PyO3 扩展是一个 Rust 库 crate,产出 .so (Linux) / .pyd (Windows) / .dylib (macOS) ——Python 看到的"模块"实际是动态库。两点关键:[lib] crate-type = ["cdylib"] 让 cargo 产出 C 风格动态库;pyo3 的 extension-module feature 关闭与 Python C API 的直接链接 (在 maturin 流水线里这是必须的)。

[package]
name = "pricer_rs"
version = "0.1.0"
edition = "2021"

[lib]
name = "pricer_rs"
crate-type = ["cdylib"]

[dependencies]
pyo3 = { version = "0.21", features = ["extension-module"] }
numpy = "0.21"
ndarray = "0.15"
thiserror = "1"

pyo3 = "0.21" 是 2024 年底的稳定线,已迁移到 Bound<'py, T> 智能指针——之前的 &PyAny 借用 API 仍可工作但官方推荐 Bound,本课全程使用 Bound。

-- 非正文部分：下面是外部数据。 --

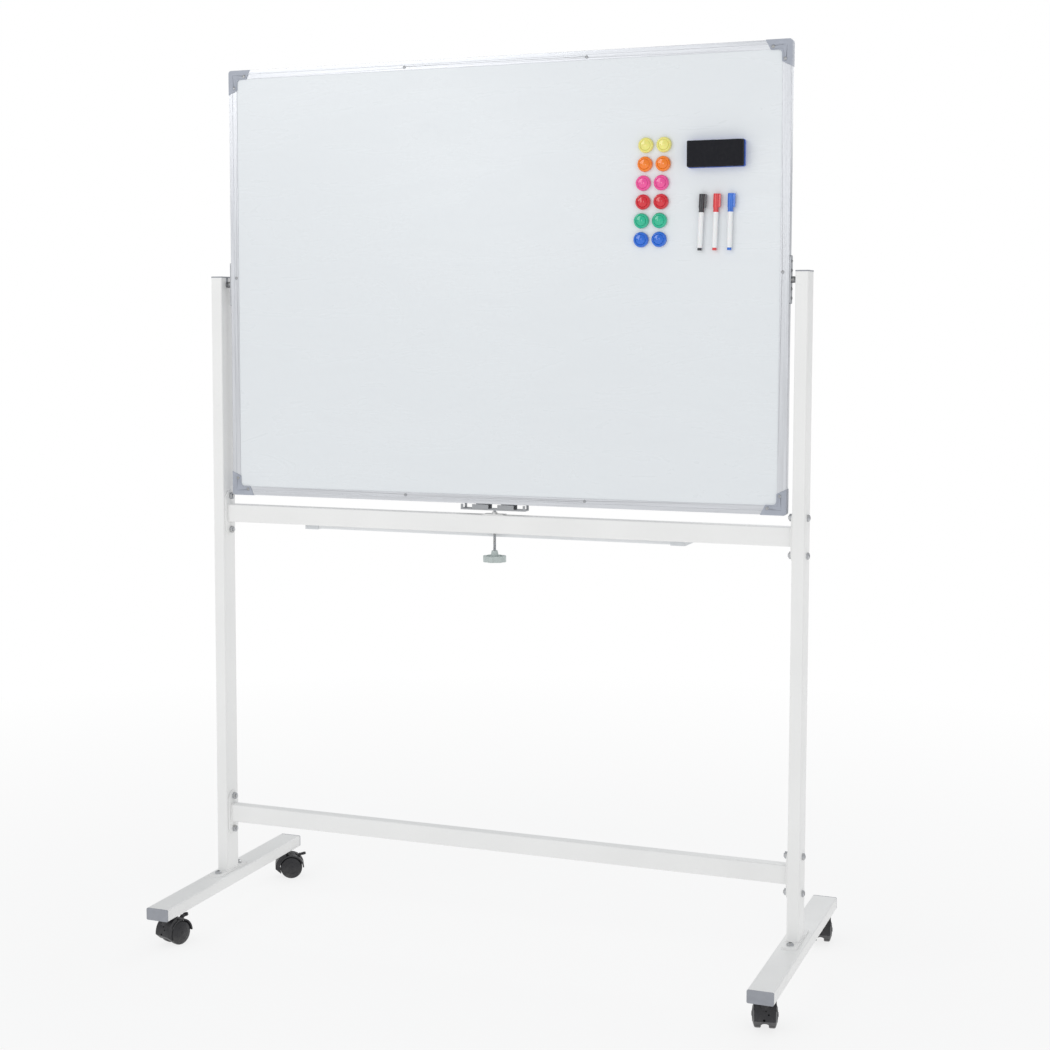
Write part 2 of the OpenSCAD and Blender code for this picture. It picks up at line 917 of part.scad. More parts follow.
// Star knob moulded onto the lower end of the screw
module clamp_knob() {
    hub_r = 8;
    rim_in = knob_d / 2 - rim_wall;
    color("darkseagreen")
    difference() {
        union() {
            // rim
            translate([0, 0, knob_bottom])
                difference() {
                    cylinder(d = knob_d, h = knob_rim_h);
                    translate([0, 0, -1])
                        cylinder(r = rim_in, h = knob_rim_h + 2);
                }
            // hub
            translate([0, 0, knob_bottom])
                cylinder(r = hub_r, h = knob_rim_h + 2);
            translate([0, 0, knob_bottom + knob_rim_h + 2])
                cylinder(r1 = hub_r, r2 = hub_r * 0.75, h = knob_hub_h - knob_rim_h - 2);
            // spokes
            for (i = [0:knob_spokes - 1])
                rotate([0, 0, i * 360 / knob_spokes])
                    translate([0, -2, knob_bottom + 1])
                        cube([rim_in + 1, 4, knob_rim_h - 2]);
        }
        // finger scallops
        for (i = [0:knob_lobes - 1])
            rotate([0, 0, (i + 0.5) * 360 / knob_lobes])
                translate([knob_d / 2 + 5, 0, knob_bottom - 1])
                    cylinder(r = 7.5, h = knob_rim_h + 2);
        // room for the rod
        translate([0, 0, knob_bottom + 2])
            cylinder(d = screw_d, h = knob_hub_h);
    }
}

// Threaded bush through the crossbar, with its plate and nut on top
module clamp_bush() {
    color("white")
        difference() {
            union() {
                translate([-bush_plate_l / 2, -bush_plate_w / 2, upper_bar_top])
                    cube([bush_plate_l, bush_plate_w, bush_plate_t]);
                translate([0, 0, upper_bar_top])
                    cylinder(d = bush_nut_d, h = bush_plate_t + bush_nut_h, $fn = 6);
                translate([0, 0, upper_bar_top - bar_h])
                    cylinder(d = bush_d, h = bar_h + 1);
            }
            translate([0, 0, upper_bar_top - bar_h - 1])
                cylinder(d = screw_d + 2 * screw_fit, h = bar_h + bush_plate_t + bush_nut_h + 2);
        }
}

// ---------- casters ----------

// Puts its children, drawn with the stem at the origin, at one caster
module at_caster(i) {
    c = CASTERS[i];
    translate([c[0] * post_x, c[1] * stem_y, 0])
        rotate([0, 0, c[2]])
            children();
}

module caster_stems() {
    color("silver")
        for (i = [0:3])
            at_caster(i) {
                translate([0, 0, hood_top - stem_depth + 0.5])
                    cylinder(d = stem_d, h = stem_depth);
                translate([0, 0, hood_top + 0.5])
                    cylinder(d = collar_d, h = caster_h - hood_top - 0.5);
                translate([0, 0, caster_h - 0.5])
                    cylinder(d = stem_thread_d, h = tube_wall + weld_nut_h + 1.5);
            }
}

// Slice of a disc about the wheel centre, in the Y-Z plane
module slice(r, from, to) {
    reach = 2 * r;
    mid = (from + to) / 2;
    translate([caster_trail, wheel_r])
        intersection() {
            circle(r = r, $fn = 96);
            polygon([[0, 0],
                reach * [cos(from), sin(from)],
                reach * [cos((from + mid) / 2), sin((from + mid) / 2)],
                reach * [cos(mid), sin(mid)],
                reach * [cos((to + mid) / 2), sin((to + mid) / 2)],
                reach * [cos(to), sin(to)]]);
        }
}

module hood() {
    lug_len = sqrt(pow(lug_y - caster_trail, 2) + pow(lug_z - wheel_r, 2));
    lug_turn = atan2(lug_z - wheel_r, lug_y - caster_trail);
    boss_low = wheel_r + fender_in * 0.7;
    color("#333333")
        difference() {
            union() {
                difference() {
                    union() {
                        // fender over the wheels
                        along_x(fender_w)
                            slice(fender_out, 2, 150);
                        // stem housing, sloping in at its foot
                        along_x(housing_w) {
                            slice(housing_out, 112, 183);
                            translate([caster_trail, wheel_r])
                                polygon([[0, 0],
                                    (housing_out - 0.1) * [cos(178), sin(178)],
                                    (housing_out - 0.1) * [cos(183), sin(183)],
                                    (fender_in + 1.2) * [cos(207), sin(207)]]);
                        }
                        // stem boss
                        translate([0, 0, boss_low])
                            cylinder(d = stem_boss_d, h = hood_top - boss_low);
                    }
                    // room for the wheels
                    translate([0, caster_trail, wheel_r])
                        rod_x(2 * fender_in, fender_w + 4);
                    // slot of the brake lever
                    along_x(tail_w + 2)
                        slice(fender_out + 2, 28, 72);
                }
                // web between the wheels
                along_x(web_w) {
                    translate([caster_trail, wheel_r])
                        circle(r = 14);
                    translate([caster_trail, wheel_r])
                        rotate(135)
                            translate([0, -8])
                                square([fender_in + 1, 16]);
                }
                // lug of the brake
                along_x(lug_w) {
                    translate([lug_y, lug_z])
                        circle(r = 4);
                    translate([caster_trail, wheel_r])
                        rotate(lug_turn)
                            translate([0, -3])
                                square([lug_len, 6]);
                }
            }
            // stem socket
            translate([0, 0, hood_top - stem_depth])
                cylinder(d = stem_d + 2 * run_fit, h = stem_depth + 1);
            // axle bearing
            translate([0, caster_trail, wheel_r])
                rod_x(axle_d + 2 * run_fit, web_w + 2);
            // brake pin hole
            translate([0, lug_y, lug_z])
                rod_x(brake_pin_d + 2 * run_fit, lug_w + 2);
            // arch in the front wall
            translate([0, caster_trail - housing_out + 10, 9])
                rod_y(16, 30);
            // moulding holes in the front wall
            for (h = [[1.5, 42, 3], [6.5, 36, 3], [-1.5, 26, 4.5]])
                translate([h[0], caster_trail - housing_out, h[1]])
                    rod_y(h[2], 13);
        }
}

module wheels() {
    inner = wheel_gap / 2;
    outer = inner + wheel_w;
    bore_r = axle_d / 2;
    bore_end = outer - 3;
    shoulder = outer - wheel_dome;
    color("#2b2b2e")
        for (side = SIDES)
            translate([0, caster_trail, wheel_r])
                rotate([0, side * 90, 0])
                    rotate_extrude($fn = 96)
                        polygon([[bore_r, inner], [wheel_r - 1.5, inner],
                            [wheel_r, inner + 1.5], [wheel_r, shoulder - 3],
                            [wheel_r - 0.7, shoulder - 1.2], [wheel_r - 2.2, shoulder],
                            [wheel_r * 0.74, outer - wheel_dome * 0.66],
                            [wheel_r * 0.55, outer - wheel_dome * 0.36],
                            [wheel_r * 0.3, outer - wheel_dome * 0.11], [0, outer],
                            [0, bore_end], [bore_r, bore_end]]);
}

module axle() {
    color("silver")
        translate([0, caster_trail, wheel_r])
            rod_x(axle_d, wheel_gap + 2 * (wheel_w - 3.4));
}

// Brake lever: fork on a pin, and a tail that rises through the fender's slot
module brake() {
    cheek_in = lug_w / 2 + fork_gap;
    cheek_out = wheel_gap / 2 - 0.7;
    color("#222222")
        translate([0, lug_y, lug_z]) {
            rod_x(brake_pin_d, 2 * cheek_out);
            for (side = SIDES)
                translate([side * (cheek_in + cheek_out) / 2, 0, 0])
                    along_x(cheek_out - cheek_in) {
                        circle(r = 4);
                        rotate(tail_rise)
                            translate([0, -arm_t / 2])
                                square([arm_l, arm_t]);
                    }
            // bridge between the cheeks
            along_x(2 * cheek_out)
                rotate(tail_rise)
                    translate([arm_l - 1.2, -arm_t / 2])
                        square([1.2, arm_t]);
            along_x(tail_w) {
                rotate(tail_rise) {
                    translate([arm_l - 1.2, -arm_t / 2])
                        square([tail_bend - arm_l + 1.2, arm_t]);
                    translate([tail_bend, 0])
                        circle(r = arm_t / 2);
                }
                translate(tail_bend * [cos(tail_rise), sin(tail_rise)])
                    rotate(tip_rise)
                        translate([0, -2])
                            square([tail_tip, 4]);
            }
            // broad tip of the tail
            translate([0, tail_bend * cos(tail_rise), tail_bend * sin(tail_rise)])
                rotate([tip_rise, 0, 0])
                    translate([0, tail_tip, 0])
                        cylinder(d = tail_w + 3, h = 4, center = true);
        }
}

// ---------- accessories ----------

module magnets(row) {
    for (col = [0, 1])
        translate([magnet_x + MAGNET_SHIFT[row] + col * magnet_pitch, front_face,
                magnet_z - row * magnet_pitch])
            rotate([90, 0, 0])
                rotate_extrude($fn = 72)
                    polygon([[0, 0], [magnet_d / 2 - 0.8, 0], [magnet_d / 2, 0.8],
                        [magnet_d / 2, magnet_h * 0.5],
                        [magnet_d / 2 - 0.7, magnet_h * 0.78],
                        [magnet_d / 2 - 2, magnet_h * 0.95],
                        [magnet_d / 2 - 3.2, magnet_h],
                        [magnet_d / 2 - 4.4, magnet_h * 0.93],
                        [magnet_d / 2 - 5.2, magnet_h * 0.82],
                        [0, magnet_h * 0.88]]);
}

module eraser_body() {
    color("royalblue")
        translate([eraser_x, front_face - eraser_back_t / 2, eraser_z])
            rotate([90, 0, 0])
                linear_extrude(eraser_back_t, center = true)
                    rounded(eraser_l + 2, eraser_h + 1, 4);
}

module eraser_felt() {
    color("#14161f")
        translate([eraser_x, front_face - eraser_back_t - eraser_felt_t / 2, eraser_z])
            rotate([90, 0, 0])
                linear_extrude(eraser_felt_t, center = true)
                    rounded(eraser_l, eraser_h, 3);
}

// Places its children along marker i, hanging from the origin down -Z
module at_marker(i) {
    translate([marker_x + i * marker_pitch, front_face - marker_cap_d / 2, marker_top])
        rotate([0, MARKER_LEAN[i], 0])
            children();
}

module marker_barrels() {
    skirt = marker_cap_l + marker_skirt_l;
    body = marker_l - skirt - marker_plug_l;
    color("white")
        for (i = [0:2])
            at_marker(i)
                translate([0, 0, -skirt - body])
                    cylinder(d = marker_d, h = body);
}

module marker_cap(i) {
    at_marker(i) {
        // cap with its magnet strip
        translate([0, 0, -marker_cap_l])
            cylinder(d = marker_cap_d - 0.2, h = marker_cap_l);
        translate([marker_cap_d / 2 - 1, -2.5, -marker_cap_l])
            cube([marker_clip, 5, marker_cap_l]);
        // skirt with a groove around it
        translate([0, 0, -marker_cap_l - marker_skirt_l])
            difference() {
                cylinder(d = marker_d + 0.6, h = marker_skirt_l);
                translate([0, 0, marker_skirt_l * 0.4])
                    difference() {
                        cylinder(d = marker_d + 2, h = 1.2);
                        cylinder(d = marker_d - 0.6, h = 1.2);
                    }
            }
        // end plug
        translate([0, 0, -marker_l])
            cylinder(d = marker_d - 1.6, h = marker_plug_l);
    }
}

foot(-1);  // left_foot
foot(1);  // right_foot
foot_end_caps();
post(-1);  // left_post
post(1);  // right_post
post_base_plates();
base_bolts();
post_top_caps();
upper_crossbar();
lower_crossbar();
crossbar_end_plates();
crossbar_bolts();
crossbar_nuts();
tray();
tray_end_caps();
tray_screws();
clamp_bush();
caster_stems();
front_sheet();
back_sheet();
board_core();
top_rail();
bottom_rail();
side_rails();
corner_caps();
frame_screws();
pivot_plates();
pivot_plate_screws();
pivot_pins();
color("khaki") magnets(0);  // yellow_magnets
color("darkorange") magnets(1);  // orange_magnets
color("hotpink") magnets(2);  // pink_magnets
color("crimson") magnets(3);  // red_magnets
color("mediumseagreen") magnets(4);  // green_magnets
color("dodgerblue") magnets(5);  // blue_magnets
eraser_body();
eraser_felt();
marker_barrels();
color("#26262a") marker_cap(0);  // black_marker_cap
color("tomato") marker_cap(1);  // red_marker_cap
color("dodgerblue") marker_cap(2);  // blue_marker_cap
clamp_channel();
clamp_screw();
clamp_knob();
at_caster(0) hood();  // front_left_hood
at_caster(0) wheels();  // front_left_wheels
at_caster(0) axle();  // front_left_axle
at_caster(0) brake();  // front_left_brake
at_caster(1) hood();  // back_left_hood
at_caster(1) wheels();  // back_left_wheels
at_caster(1) axle();  // back_left_axle
at_caster(1) brake();  // back_left_brake
at_caster(2) hood();  // front_right_hood
at_caster(2) wheels();  // front_right_wheels
at_caster(2) axle();  // front_right_axle
at_caster(2) brake();  // front_right_brake
at_caster(3) hood();  // back_right_hood
at_caster(3) wheels();  // back_right_wheels
at_caster(3) axle();  // back_right_axle
at_caster(3) brake();  // back_right_brake
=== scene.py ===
import bpy
import bmesh
import json
import math
from mathutils import Vector, Matrix, noise


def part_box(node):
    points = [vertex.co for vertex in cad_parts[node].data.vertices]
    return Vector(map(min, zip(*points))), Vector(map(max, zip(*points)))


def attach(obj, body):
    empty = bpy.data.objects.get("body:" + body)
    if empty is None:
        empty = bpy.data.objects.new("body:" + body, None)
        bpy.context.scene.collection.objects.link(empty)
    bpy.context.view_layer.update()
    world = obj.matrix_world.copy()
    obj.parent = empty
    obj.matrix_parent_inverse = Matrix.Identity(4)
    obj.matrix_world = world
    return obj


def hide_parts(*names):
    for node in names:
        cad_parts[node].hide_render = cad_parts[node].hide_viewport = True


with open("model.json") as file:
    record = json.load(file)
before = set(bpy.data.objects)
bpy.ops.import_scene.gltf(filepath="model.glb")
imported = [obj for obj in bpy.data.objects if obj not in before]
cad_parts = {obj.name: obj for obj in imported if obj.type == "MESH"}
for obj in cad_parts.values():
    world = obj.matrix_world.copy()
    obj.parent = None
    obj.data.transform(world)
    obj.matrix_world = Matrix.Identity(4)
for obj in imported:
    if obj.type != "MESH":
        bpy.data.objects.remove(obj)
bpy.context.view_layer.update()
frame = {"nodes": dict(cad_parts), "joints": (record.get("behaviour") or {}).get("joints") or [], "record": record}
NODES = frame["nodes"]
SLOT_OF = {p["node"]: p["material_slot"] for p in frame["record"]["subparts"]}
JOINT = {j["name"]: j for j in frame["joints"]}

# ---------------------------------------------------------------- camera

CAM_POS = Vector((1.3519, -3.5631, 1.2984))
YAW, PITCH, ROLL = math.radians(22.422), math.radians(-4.724), math.radians(-0.088)
FOCAL, PPX, PPY = 1873.8, -83.9, -51.2


def add_camera():
    fw = Vector((-math.sin(YAW) * math.cos(PITCH), math.cos(YAW) * math.cos(PITCH), math.sin(PITCH)))
    rt = Vector((math.cos(YAW), math.sin(YAW), 0))
    up = rt.cross(fw)
    r2 = math.cos(ROLL) * rt + math.sin(ROLL) * up
    u2 = -math.sin(ROLL) * rt + math.cos(ROLL) * up
    cam = bpy.data.cameras.new("camera")
    cam.sensor_width = 36
    cam.lens = FOCAL * 36 / 1050
    cam.shift_x = -PPX / 1050
    cam.shift_y = PPY / 1050
    cam.clip_end = 200
    ob = bpy.data.objects.new("camera", cam)
    m = Matrix((r2, u2, -fw)).transposed().to_4x4()
    m.translation = CAM_POS
    ob.matrix_world = m
    bpy.context.scene.collection.objects.link(ob)
    bpy.context.scene.camera = ob


add_camera()

# ---------------------------------------------------------------- materials


def lin(r, g, b):
    """Linear colour from 0-255 display values."""
    def f(c):
        c = c / 255
        return c / 12.92 if c <= 0.04045 else ((c + 0.055) / 1.055) ** 2.4
    return (f(r), f(g), f(b), 1.0)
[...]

`#[pymodule]` 入口:Python 看到的"模块"是它

use pyo3::prelude::*;
use pyo3::exceptions::PyValueError;
use numpy::{IntoPyArray, PyArray1, PyReadonlyArray1};

fn bs_call(s: f64, k: f64, r: f64, sigma: f64, t: f64) -> f64 {
    let d1 = ((s / k).ln() + (r + 0.5 * sigma * sigma) * t) / (sigma * t.sqrt());
    let d2 = d1 - sigma * t.sqrt();
    fn phi(x: f64) -> f64 {
        0.5 * (1.0 + libm::erf(x * std::f64::consts::FRAC_1_SQRT_2))
    }
    s * phi(d1) - k * (-r * t).exp() * phi(d2)
}

#[pyfunction]
fn price(s: f64, k: f64, r: f64, sigma: f64, t: f64) -> PyResult<f64> {
    if t <= 0.0 || sigma <= 0.0 {
        return Err(PyValueError::new_err("t and sigma must be > 0"));
    }
    Ok(bs_call(s, k, r, sigma, t))
}

#[pyfunction]
fn price_european_call_batch<'py>(
    py: Python<'py>,
    s_array: PyReadonlyArray1<'py, f64>,
    k: f64, r: f64, sigma: f64, t: f64,
) -> PyResult<Bound<'py, PyArray1<f64>>> {
    let s_slice: &[f64] = s_array.as_slice()?;
    let result: Vec<f64> = py.allow_threads(|| s_slice.iter().map(|&s| bs_call(s, k, r, sigma, t)).collect());
    Ok(result.into_pyarray_bound(py))
}

#[pyclass]
pub struct BlackScholesPricer {
    pub r: f64,
    pub sigma: f64,
}

#[pymethods]
impl BlackScholesPricer {
    #[new]
    fn new(r: f64, sigma: f64) -> Self {
        BlackScholesPricer { r, sigma }
    }
    fn price_call(&self, s: f64, k: f64, t: f64) -> PyResult<f64> {
        if t <= 0.0 || self.sigma <= 0.0 {
            return Err(PyValueError::new_err("t and sigma must be > 0"));
        }
        Ok(bs_call(s, k, self.r, self.sigma, t))
    }
}

#[pymodule]
fn pricer_rs(_py: Python, m: &Bound<'_, PyModule>) -> PyResult<()> {
    m.add_function(wrap_pyfunction!(price, m)?)?;
    m.add_function(wrap_pyfunction!(price_european_call_batch, m)?)?;
    m.add_class::<BlackScholesPricer>()?;
    Ok(())
}

四件事并列在一个文件里:bs_call 是纯 Rust 算子;#[pyfunction] price 是标量入口;#[pyfunction] price_european_call_batch 是 numpy 批量入口;#[pyclass] BlackScholesPricer 是带状态的类入口。最末的 #[pymodule] fn pricer_rs(...) 是 Python 导入模块时调用的注册函数——m.add_function 注册函数、m.add_class 注册类。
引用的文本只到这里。